Bergeser dari kawasan Kampung Firma Hj. Akil yaitu dari arah 4 ulu menuju ke arah 2 ulu. Masih bersama om Robby dengan kaos merah dan potongan rambut barunya, kokoh seperti menemani om gaul dan kalau berada di dekat dia ibarat di Taman Tawa. Penuh canda dan tawa.
“Kita mau kemana lagi om?” tanya saya begitu masuk ke dalam mobil, duduk manis di samping om Robby.
“Mau diajak … kasih tahu gak yaa… mau tahu banget, apa mau tahu aja!”
“OM!!!” percakapan fiksi yang dibuat untuk mendramakan situasi padahal tidak terjadi seperti itu.
Mobil merah pun menepikan badan di samping pagar rumah. Om Robby tidak banyak memberikan saya clue mau kemana, hanya bilang ke rumah tantenya untuk lihat rumah-rumah tradisional lain. Berhubung saya masih dalam misi “penculikkan” saya ikutin saja masuk ke dalam lorong perkampungan 2 ulu.
Perkampungan yang terletak di jalan Faqih Usman atau lebih dikenal Lorong Tangga Raja ini kawasan perkampungan yang tenang dan berada persis di pinggir sungai. Kita tinggal jalan lurus mengikuti jalan maka sudah ketemu dengan anak sungai. Dari sana, kami bersantai sejenak sambil main tebak-tebakkan manja.
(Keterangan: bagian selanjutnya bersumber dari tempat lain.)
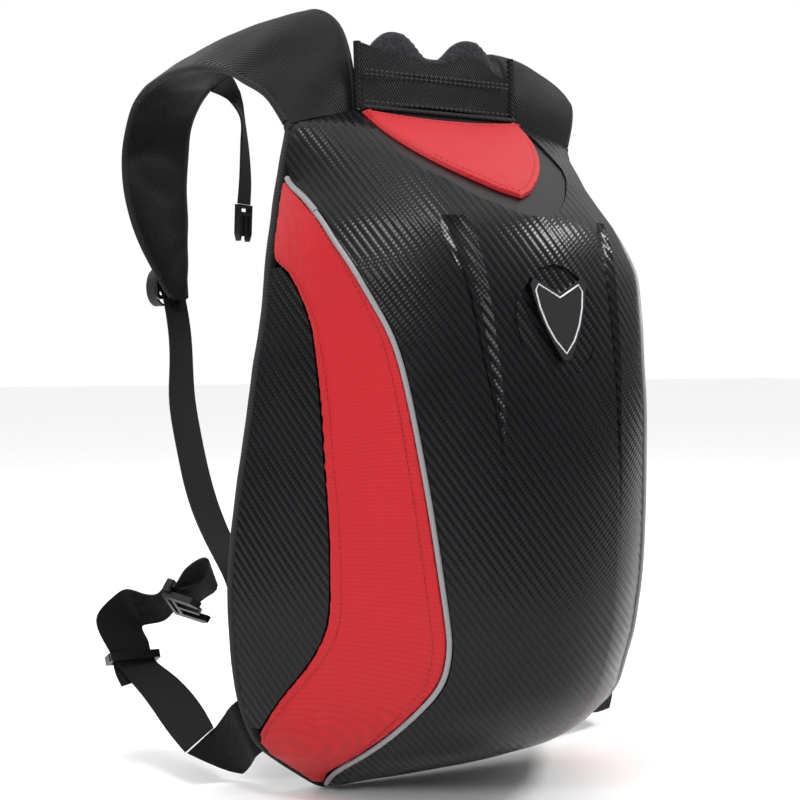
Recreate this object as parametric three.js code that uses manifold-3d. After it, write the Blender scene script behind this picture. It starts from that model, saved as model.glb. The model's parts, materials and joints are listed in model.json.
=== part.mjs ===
// Hard shell backpack: a moulded shell on a padded back panel, with straps, belt and buckles.
// Millimetres, +Z up, +X to the right of someone who faces the shell, -Y out of the shell.
// The origin is on the flat rear face of the back panel, half way up, where the wearer's back is.
import * as THREE from 'three';
import { mergeVertices } from 'three/addons/utils/BufferGeometryUtils.js';
import Module from 'manifold-3d';

const wasm = await Module();
wasm.setup();

// Driving dimensions
const halfHeight = 235; // middle of the panel to the bottom seam of the shell
const halfWidth = 162.5; // middle to the rim of the shell where it is widest
const shellDepth = 167; // rim plane to the crown of the shell
const strapReach = 260; // how far the shoulder straps stand out behind the panel
const shellWall = 3;
const sideWall = 2.5;
const panelThickness = 13;
const rimStep = 3; // front of the back panel to the rim plane of the shell
const clearance = 0.3; // between pieces that touch
const pipingRadius = 2;
const bindingReach = 1.2; // how far the binding stands out past the rim
const bindingGrip = 4; // how far it reaches in over the seam
const bindingRear = 6.5; // its rear face in front of the panel's rear face
const sideBulge = 10; // how far the side panels belly out of the straight line
const hemRise = 0.08; // slope of the lowest rows, which rise to the right
const facetSlope = 33.3; // degrees between the facet under the flap and the level
const facetTop = 237; // height of the facet plane at its upper end
const facetTopDepth = 21; // that end in front of the panel's rear face
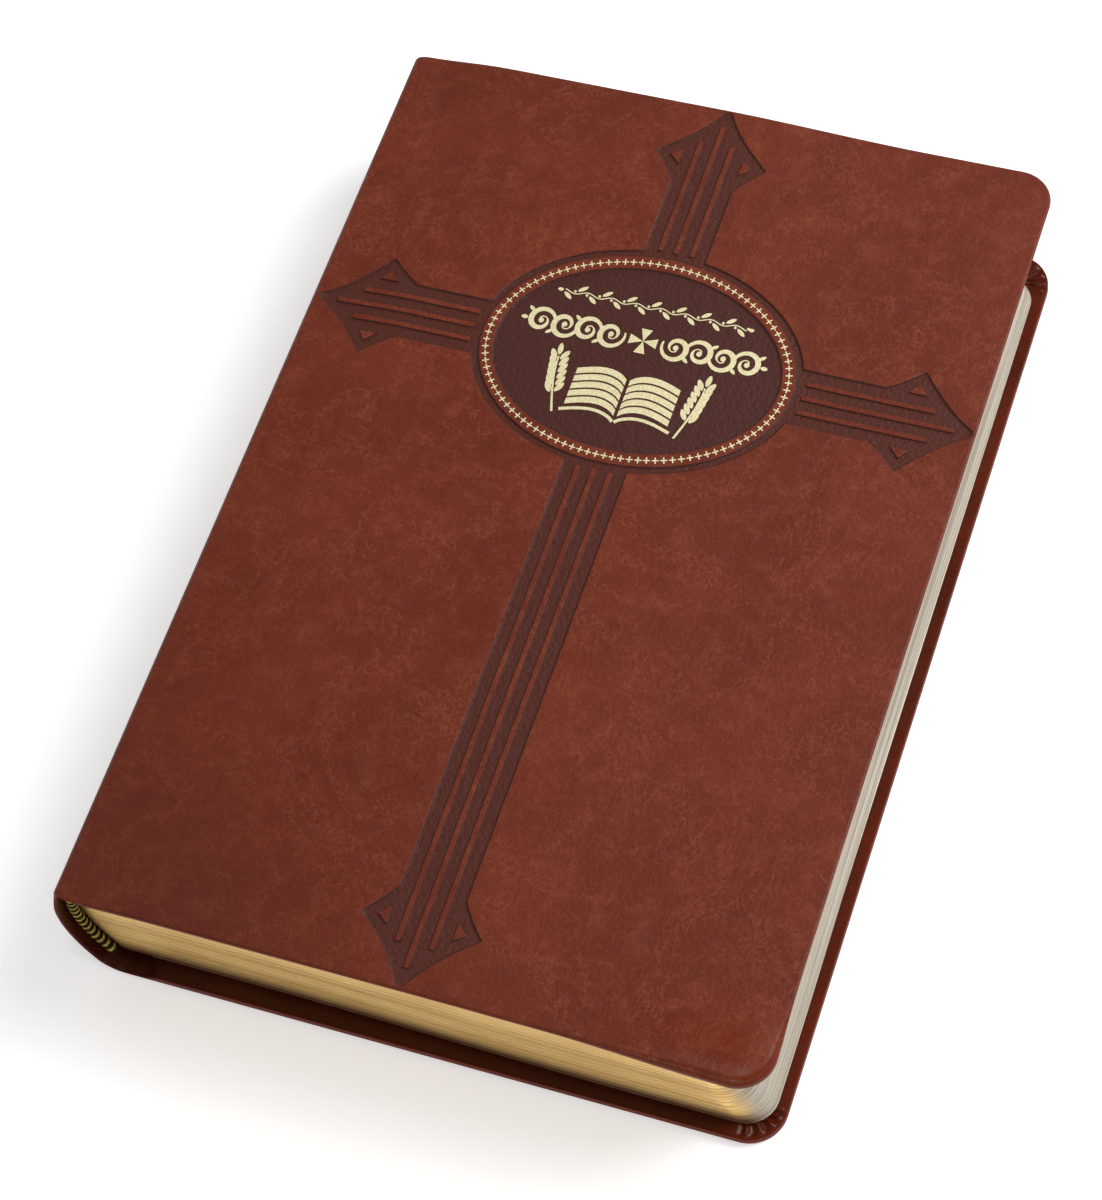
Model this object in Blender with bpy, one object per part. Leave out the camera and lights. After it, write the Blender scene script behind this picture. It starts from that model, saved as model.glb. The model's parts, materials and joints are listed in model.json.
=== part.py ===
"""A bible bound in flexible imitation leather, closed and lying on its back cover.

Metres, +Z up. X runs from the spine (-X) to the fore-edge (+X) and Y from the tail (-Y) to the head
(+Y). The origin is the middle of the box round the closed book, on the surface that it lies on.
The front half, above half the thickness, turns over to the left about the opening axis. The front
cover turns about its own hinge axis along the top of the spine, and the back cover about one along
the bottom of the spine.
"""

import math

import bmesh
import bpy

MM = 0.001

# Driving dimensions of the closed book
COVER_H = 218.0 * MM
BOOK_W = 151.5 * MM
THICK = 34.4 * MM
CORNER_R = 8.0 * MM

# One cover, from its outer face inwards
SKIN = 0.7 * MM
BOARD_T = 1.0 * MM
TURN_IN_T = 0.6 * MM
TURN_IN_W = 14.0 * MM
WINDOW_R = 3.0 * MM
LAYER_GAP = 0.1 * MM
COVER_T = SKIN + BOARD_T + TURN_IN_T + 2 * LAYER_GAP
EDGE_ROUND = 0.9 * MM
SIDE_GAP = 0.3 * MM
PASTEDOWN_T = 0.2 * MM
PASTEDOWN_MARGIN = 5.0 * MM
FLYLEAF_T = 0.2 * MM

# Places across the book
X_SPINE = -BOOK_W / 2
X_FORE = BOOK_W / 2
BULGE_Z = 21.5 * MM
BULGE = 12.6
X_HINGE = X_SPINE + 5.2 * MM
X_FRONT_PANEL = X_HINGE + SIDE_GAP
X_BACK_PANEL = X_SPINE + 14.5 * MM
BOARD_INSET = 6.0 * MM

# Text block
PAGE_H = 208.0 * MM
PAGE_MIDDLE = -0.8 * MM
X_PAGES = X_FORE - 3.0 * MM
X_FOLDS = X_SPINE + 3.2 * MM
FOLD_BULGE = 15.0
PAGE_CORNER_R = 6.5 * MM
SECTIONS = 16
BLOCK_FOOT = COVER_T + PASTEDOWN_T + FLYLEAF_T + 3 * LAYER_GAP
SECTION_PITCH = (THICK - 2 * BLOCK_FOOT) / SECTIONS
FOLD_ROUND = 0.5 * MM
FOLD_REACH = 8.0 * MM

# Spine layers, as distances out from the page folds or in from the outer face
SPINE_SKIN = 0.9 * MM
INLAY_T = 0.5 * MM
INLAY_SHORT = 6.0 * MM
INLAY_LOW = 5.0 * MM
INLAY_HIGH = THICK - 3.2 * MM
SHOULDER_Z = 4.0 * MM
SHOULDER_R = 6.7 * MM
TOP_CORNER_R = 1.5 * MM
CLOTH_OUT = 0.45 * MM
CLOTH_T = 0.3 * MM
CLOTH_H = 196.0 * MM
THREAD_R = 0.14 * MM
THREAD_OUT = 0.24 * MM
STITCH_ROWS = 6
STITCH_SPAN = 180.0 * MM
BAND_R = 1.1 * MM
BAND_IN = 0.6 * MM
BAND_TAPE_T = 0.35 * MM
BAND_TAPE_H = 6.1 * MM

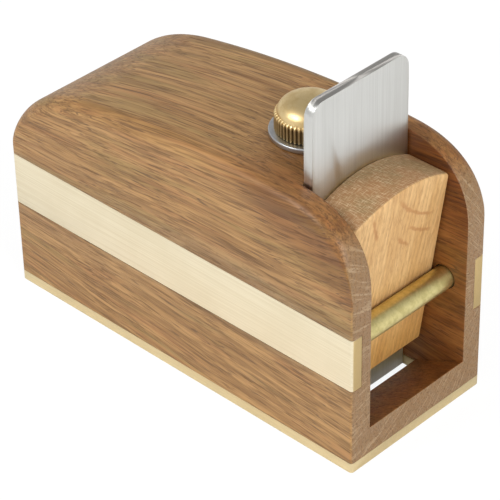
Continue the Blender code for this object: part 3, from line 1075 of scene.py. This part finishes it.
@dataclass
class OakBlock:
    """The oak body with its throat, rebates, pin hole and adjuster cavity."""

    finishes: FinishSet
    crown_x: float = 27.4
    crown_radius: float = 336.0
    heel_run: float = 28.0
    heel_drop: float = 15.6
    heel_power: float = 2.1
    toe_run: float = 25.0
    toe_drop: float = 22.0
    toe_power: float = 2.65
    heel_shoulder: float = 5.0
    toe_shoulder: float = 3.0
    corner_radius: float = 0.9
    throat_half_width: float = 18.1
    bed_x: float = 39.0
    ramp_foot_x: float = 45.8
    ramp_toe_z: float = 11.2
    channel_back_x: float = 18.5
    channel_half_width: float = 6.0
    edge_break: float = 0.22
    glue_gap: float = 0.1
    run_gap: float = 0.3
    overcut: float = 2.0
    near: float = 0.05
    bed_clear: float = 0.5
    ramp_clear: float = 4.0
    top_reach: float = 0.4
    shoulder_steps: int = 12
    shoulder_run_in: float = 0.6
    least_step: float = 0.03
    box: Box = field(default_factory=lambda: Box.of("body"))

    @staticmethod
    def run_out(share: float, power: float) -> float:
        """How far a superellipse has dropped, from 0 at share 0 to 1 at share 1."""
        share = min(max(share, 0.0), 1.0)
        return 1.0 - (1.0 - share ** power) ** (1.0 / power)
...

Terlihat beberapa penduduk sedang asik mandi di pinggir sungai. Kita dapat lihat aktifitas warga mandi di pinggir sungai, hal ini sudah jadi bagian keseharian warga. Kadang kalau dipikir apa tidak kotor air tersebut digunakan untuk gosok gigi? Selain juga untuk buang air besar? Mungkin rasanya plong karena tinggal nganyut dan timbul entah kemana.
Melihat ada yang lagi mandi, iseng mengajak dia ngobrol singkat bertanya berapa kedalaman pinggir sungai itu.
“Dalemnyo pendek kak, paling 1,5 meter. Ado papan lagi di bawah sungai,” balas si pria ini sambil mengeringkan badannya.
Asik bercerita, langit menandakan dia akan menurunkan rejeki yaitu hujan. Om Robby pun mengajak saya untuk berteduh di sebuah warung kecil. Dasar Om Robby memang suka bikin suasana jadi Taman Tawa, dia pun mengajak bapak pemilik warung bercerita. Saya duduk sambil menikmati beng-beng.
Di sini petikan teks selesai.